In comparison, the Buy Stop Limit is ideal when you want to enter a trade only after the market reaches a specific price but also ensures that the trade is executed within your predefined price range.

When Should You Avoid Using Buy Stop Limit Orders?
While powerful, a Buy Stop Limit isn’t suited for every situation. Here are instances when you may want to consider an alternative order type:

  1. During Highly Volatile Markets: If the market is highly volatile, there’s a chance that your Buy Stop Limit order may not get filled as the price may quickly surpass both your Stop and Limit levels.
  2. For Quick Scalping Trades: If you are a scalper looking for fast market entries and exits, using a Buy Stop Limit might slow you down. Market orders are better suited for high-frequency trading.
  3. When Liquidity is Low: In low-liquidity environments, the risk of your Buy Stop Limit order not being filled increases, as there may not be enough buyers or sellers at your desired price.
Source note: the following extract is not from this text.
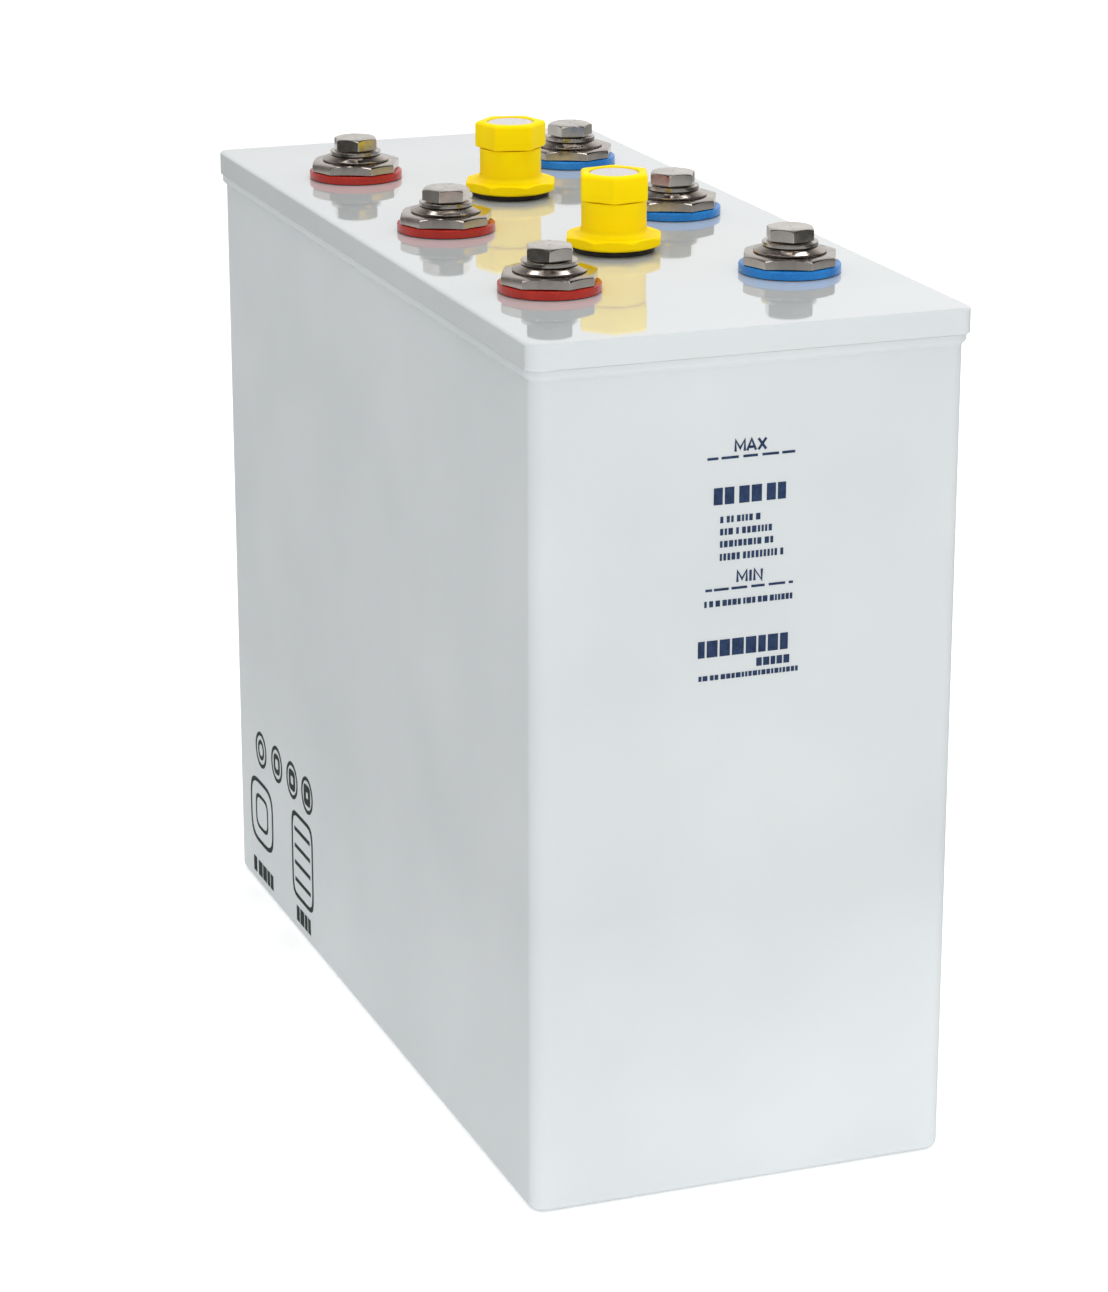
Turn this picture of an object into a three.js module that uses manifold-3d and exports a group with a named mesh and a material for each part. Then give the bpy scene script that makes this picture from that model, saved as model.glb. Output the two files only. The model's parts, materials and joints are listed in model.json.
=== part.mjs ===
// A large vented nickel-cadmium cell: a translucent container with a welded lid, three positive and
// three negative poles with their bolted connections, two bayonet vent plugs, and the plates inside.
// Millimetres, +Z up. The origin is under the middle of the base. The narrow end with the level
// marks faces -Y, and the negative poles stand on the +X side.
import * as THREE from "three";
import { mergeVertices } from "three/addons/utils/BufferGeometryUtils.js";
import Module from "manifold-3d";

const wasm = await Module();
wasm.setup();

// Driving dimensions
const LID_WIDTH = 195;
const LID_LENGTH = 450;
const LID_TOP = 378;
const LID_EDGE = 11;
const LID_PLATE = 5;
const LID_CORNER = 6;
const OVERHANG = 2.2;
const GAP = 0.3;
const WALL = 4;
const FLOOR = 5;
const CONTAINER_CORNER = 7;
const POLE_SPREAD = 54.7;
const ROW_PITCH = 133;
const ROWS = [1, 2, 3];
const THREAD_PITCH = 1.75;

// Heights of the pole connection above the lid
const RING_TOP = 3.9;
const NUT_BOTTOM = RING_TOP + GAP;
const NUT_TOP = 8.6;
const CONE_BOTTOM = NUT_TOP + GAP;
const CONE_TOP = 11.2;
const WASHER_BOTTOM = CONE_TOP + GAP;
const WASHER_TOP = 13.3;
const HEAD_BOTTOM = WASHER_TOP + GAP;
const HEAD_TOP = 19.4;

// Radii and widths of the pole connection
const RING_RADIUS = 22;
const POLE_RADIUS = 12.4;
const POLE_HOLE = 12.8;
const NUT_FLATS = 39;
const NUT_CORNER_CUT = 9.5;
const CONE_RADIUS = 15.8;
const WASHER_RADIUS = 12;
const WASHER_BORE = 6.6;
const HEAD_FLATS = 19;
const NUT_TURN = -25;
const HEAD_TURNS = { positive: [40, 25, 49], negative: [44, 31, 18] };
const SHANK_RADIUS = 5.9;
const THREAD_BORE = 6.2;
const THREAD_ENGAGED = 8 * THREAD_PITCH;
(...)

Final Thoughts on Buy Stop Limit Orders in MT5
The Buy Stop Limit order is an advanced tool that can be a valuable addition to your trading arsenal. It combines the benefits of a Stop and Limit order, giving you greater control over when and at what price you enter a trade. However, like any trading tool, it’s essential to understand the market conditions and use it in the right scenarios to maximize its benefits.

For traders looking to confirm trends without getting caught in unfavorable price movements, the Buy Stop Limit order can be the perfect balance of risk management and precision. When used correctly, it enhances your ability to enter trades with confidence, even in volatile markets.